Only a number is wanted: how many lines of the entries include the string "builds"?

*** RECORDS FOR THE EXERCISE

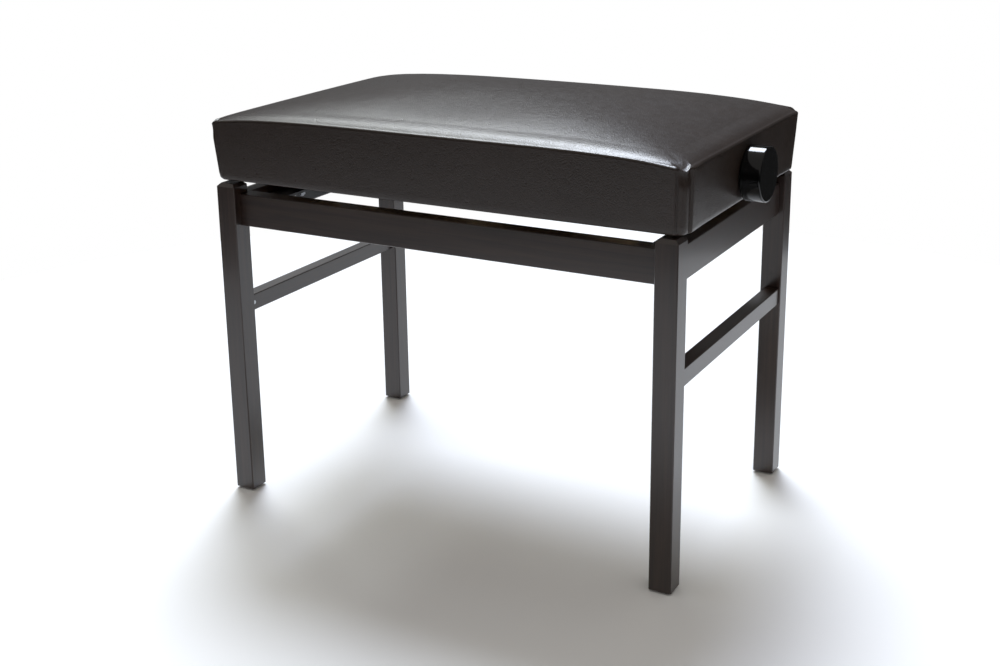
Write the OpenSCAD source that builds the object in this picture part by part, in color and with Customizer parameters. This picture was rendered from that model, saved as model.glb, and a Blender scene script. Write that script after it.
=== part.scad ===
// Height-adjustable bench: a four-leg wooden frame, a scissor lift that runs in steel
// channels, and an upholstered seat box raised by a screw spindle with a knob at one end.
// X runs along the bench, Y across it and Z up. The knob is at the +X end.
// The seat is drawn at its lowest position.

/* [Frame] */
// Length over the legs, along X
bench_l = 566; // [480:1:760]
// Width over the legs, along Y
bench_w = 354; // [300:1:460]
// Side of the square legs
leg_s = 25; // [20:0.5:34]
// Height of the leg tops above the floor
leg_h = 380; // [310:1:520]
// Chamfer round the top of each leg
leg_top_cut = 4; // [0.5:0.5:8]
// Eased edge along each leg
leg_ease = 1; // [0.4:0.1:2]
// Diameter of the glide under each leg
glide_d = 18; // [10:1:19]
// Thickness of the glide
glide_t = 2; // [1:0.5:6]

/* [Aprons] */
// Height of the four aprons
apron_h = 37; // [31:1:60]
// Drop from the leg tops to the aprons' top edge
apron_drop = 13; // [9:0.5:40]
// Thickness of the front and back aprons
long_apron_t = 21; // [16:0.5:26]
// Set-back of the front and back aprons from the legs' outer faces
long_set_back = 10.5; // [2:0.5:12]
// Set-back of the end aprons from the legs' outer faces
end_set_back = 6.5; // [1:0.5:8]
// Eased edge along the aprons and stretchers
rail_ease = 0.8; // [0.3:0.1:1.5]

/* [Stretchers] */
// Height of the side stretchers' lower edge above the floor
stretcher_z = 220.5; // [60:0.5:250]
// Height of the stretcher section
stretcher_h = 19.5; // [12:0.5:40]
// Thickness of the stretcher section
stretcher_t = 17; // [12:0.5:18]
// Set-back of the stretchers from the legs' outer faces
stretcher_set_back = 2.2; // [1:0.1:4]

/* [Frame joints] */
// Diameter of the dowels
dowel_d = 6; // [5:0.5:7]
// Depth of each dowel in the leg
dowel_in_leg = 14; // [10:1:16]
// Depth of each dowel in the rail
dowel_in_rail = 16; // [10:1:24]
// Distance from an apron's edge to its outer dowels
dowel_edge = 6.5; // [5:0.5:8]
// Length of each flange of the corner brackets
corner_flange = 25; // [20:1:30]
// Height of the corner brackets
corner_h = 20; // [14:1:26]
// Thickness of the corner brackets
corner_t = 2; // [1:0.5:3]

/* [Seat box] */
// Gap between the leg tops and the lowered seat
seat_gap = 3.5; // [3:0.5:20]
// Seat bottom beyond the legs' outer faces at each end
seat_over_l = 4; // [-8:0.5:20]
// Seat bottom beyond the legs' outer faces at front and back
seat_over_w = -4.5; // [-8:0.5:20]
// Height of the box rails
box_rail_h = 37.8; // [34:0.1:60]
// Thickness of the box rails
box_rail_t = 18; // [12:0.5:20]
// Radius of the box's upright corners
box_corner_r = 12; // [4:1:12]
// Leg of the corner blocks inside the box
box_block = 30; // [18:1:40]
// Thickness of the seat board
board_t = 12; // [10:0.5:18]

/* [Cushion] */
// Thickness of the cover sheet
cover_t = 1.2; // [0.8:0.1:2.5]
// Width of the cover turned in under the box rails
hem_w = 16; // [13:1:18]
// Outward lean of the end skirts, bottom to crease
flare_l = 3.5; // [1:0.5:8]
// Outward lean of the front and back skirts, bottom to crease
flare_w = 6; // [1:0.5:8]
// Height of the crease at the ends above the seat bottom
end_crease = 66.5; // [62:0.5:90]
// Height of the crease at front and back above the seat bottom
long_crease = 74.5; // [62:0.5:95]
// Height of the crown above the seat bottom
crown_h = 98.5; // [97:0.5:140]
// Radius of the cushion's upright corners
corner_r = 10; // [3:1:25]
// Spacing of the staples in the hem
staple_pitch = 42; // [25:1:80]

/* [Scissor lift] */
// Rise of the seat from lowest to highest
lift = 100; // [40:1:120]
// Drop from the end aprons' top edge to the top of the crossbars
crossbar_drop = 10; // [8:0.5:14]
// Width of the crossbars' level flange
crossbar_flange = 28; // [24:1:34]
// Height of the crossbars' upright flange
crossbar_h = 24; // [20:1:26]
// Thickness of the crossbars
crossbar_t = 3; // [2:0.5:4]
// Distance from the centre line to the back of each channel
channel_y = 78; // [70:1:84]
// Width of the channels
channel_w = 14; // [12:0.5:18]
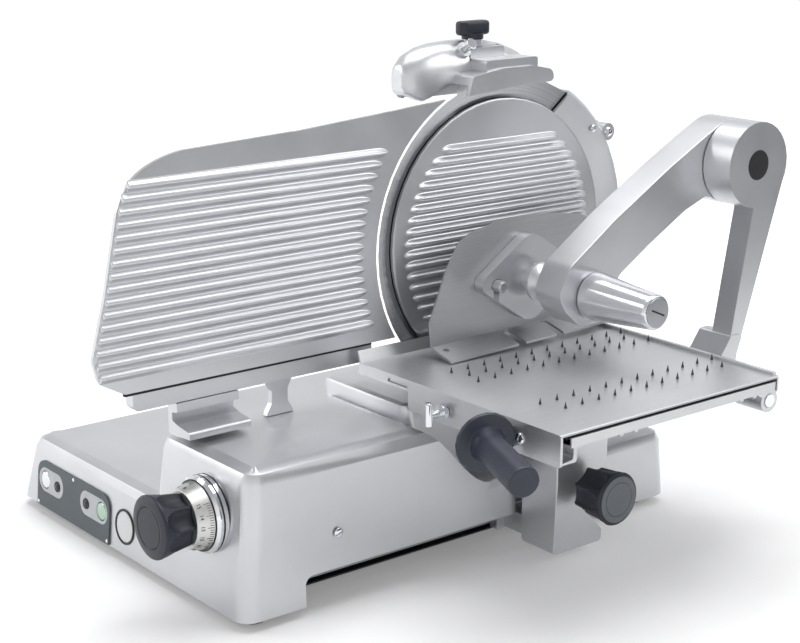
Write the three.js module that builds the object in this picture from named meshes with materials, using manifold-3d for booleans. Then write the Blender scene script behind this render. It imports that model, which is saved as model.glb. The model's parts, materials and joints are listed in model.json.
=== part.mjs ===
// A motor-driven slicing machine with an upright round blade, built from its separate pieces.
//
// Millimetres, +Z up. While building, x = 0 is the rim plane of the blade cover, y = 0 is the
// blade axis and z = 0 is the table the machine stands on. The operator stands at -Y, the carriage
// runs on the +X side, and the last lines move the whole group so that the middle of its foot print
// is the origin.

import * as THREE from 'three';
import Module from 'manifold-3d';
import { mergeVertices } from 'three/addons/utils/BufferGeometryUtils.js';

const wasm = await Module();
wasm.setup();

// Driving dimensions

const bladeRadius = 175;
const bladeAxisHeight = 310;
const bladeTop = bladeAxisHeight + bladeRadius;
const tableTop = 202;
const seat = 0.3;             // gap kept between pieces that rest on each other
const runningGap = 0.5;       // gap around a moving shaft or pin

// Finishes

const finish = (color, metalness, roughness) => ({ color, metalness, roughness });
const castAluminium = finish(0xc6c8ca, 0.9, 0.42);
const polishedAluminium = finish(0xd6d8da, 1.0, 0.22);
const stainless = finish(0xcdd0d2, 1.0, 0.3);
const bladeSteel = finish(0x8d9296, 1.0, 0.25);
const chrome = finish(0xe2e4e6, 1.0, 0.1);
const steel = finish(0x9a9da0, 1.0, 0.4);
const bronze = finish(0xb08d57, 1.0, 0.4);
const navyPlastic = finish(0x2b3040, 0.0, 0.4);
const slatePlastic = finish(0x4a4e57, 0.0, 0.5);
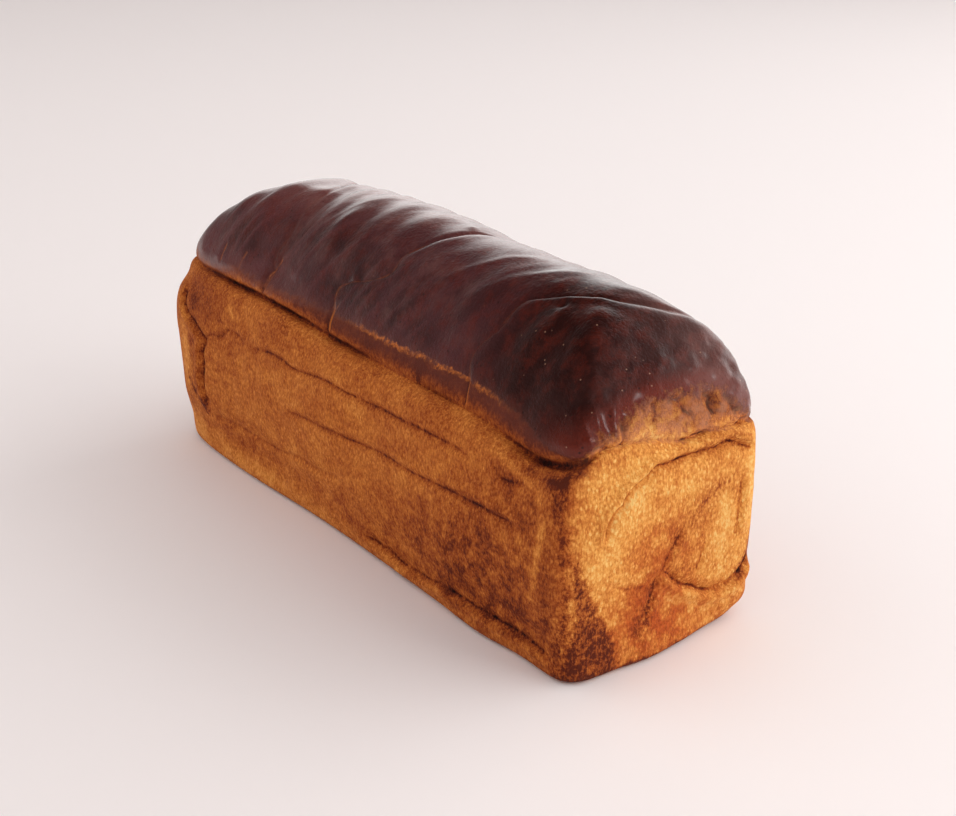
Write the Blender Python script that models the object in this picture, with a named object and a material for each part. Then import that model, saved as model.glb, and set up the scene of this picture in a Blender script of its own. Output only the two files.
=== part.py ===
# A brioche loaf baked in a long tin: a soft straight-sided body, a crack all round at the tin's
# rim, and a glazed dome of four dough pieces that have grown together above it.
# Metres, +Z up. X runs along the loaf with the paler end at +X, and the long front side faces -Y.
import bpy
import bmesh
import numpy as np

# Dome and crack
DOME_LENGTH = 0.274          # dome crust from end to end, at the crack
DOME_WIDTH = 0.0842
DOME_RISE = 0.0434           # crown above the crack
NEAR_CAP = 0.0378            # length in which the dome comes down to the +X end
FAR_CAP = 0.0844             # the same at the -X end, which slopes more
DOME_HAUNCH = 1.6            # fullness of the dome's haunches: 2 is an ellipse, less is leaner
DOME_CORNERS = 7.2           # exponent of the dome's plan: 2 is an ellipse, more is squarer
CRACK_HEIGHT = 0.0817
CRACK_FALL = 0.0034          # the crack is this much lower at the +X end, and higher at the -X end

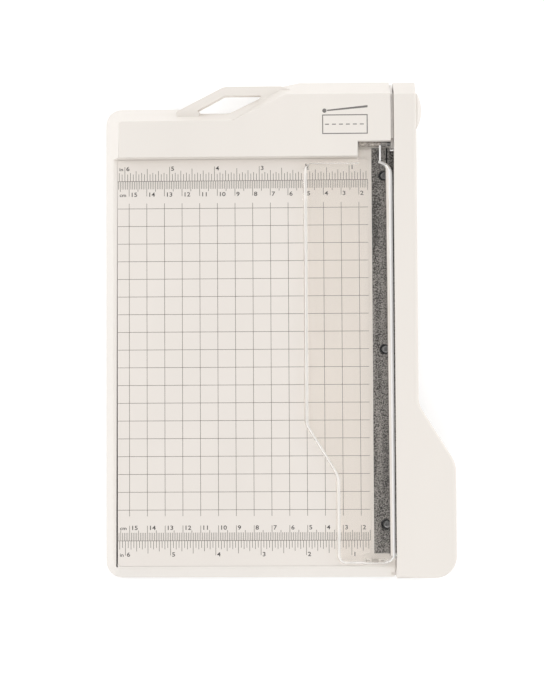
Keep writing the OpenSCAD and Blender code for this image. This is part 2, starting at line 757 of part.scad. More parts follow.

******

ANSWER FOR THIS EXERCISE: 2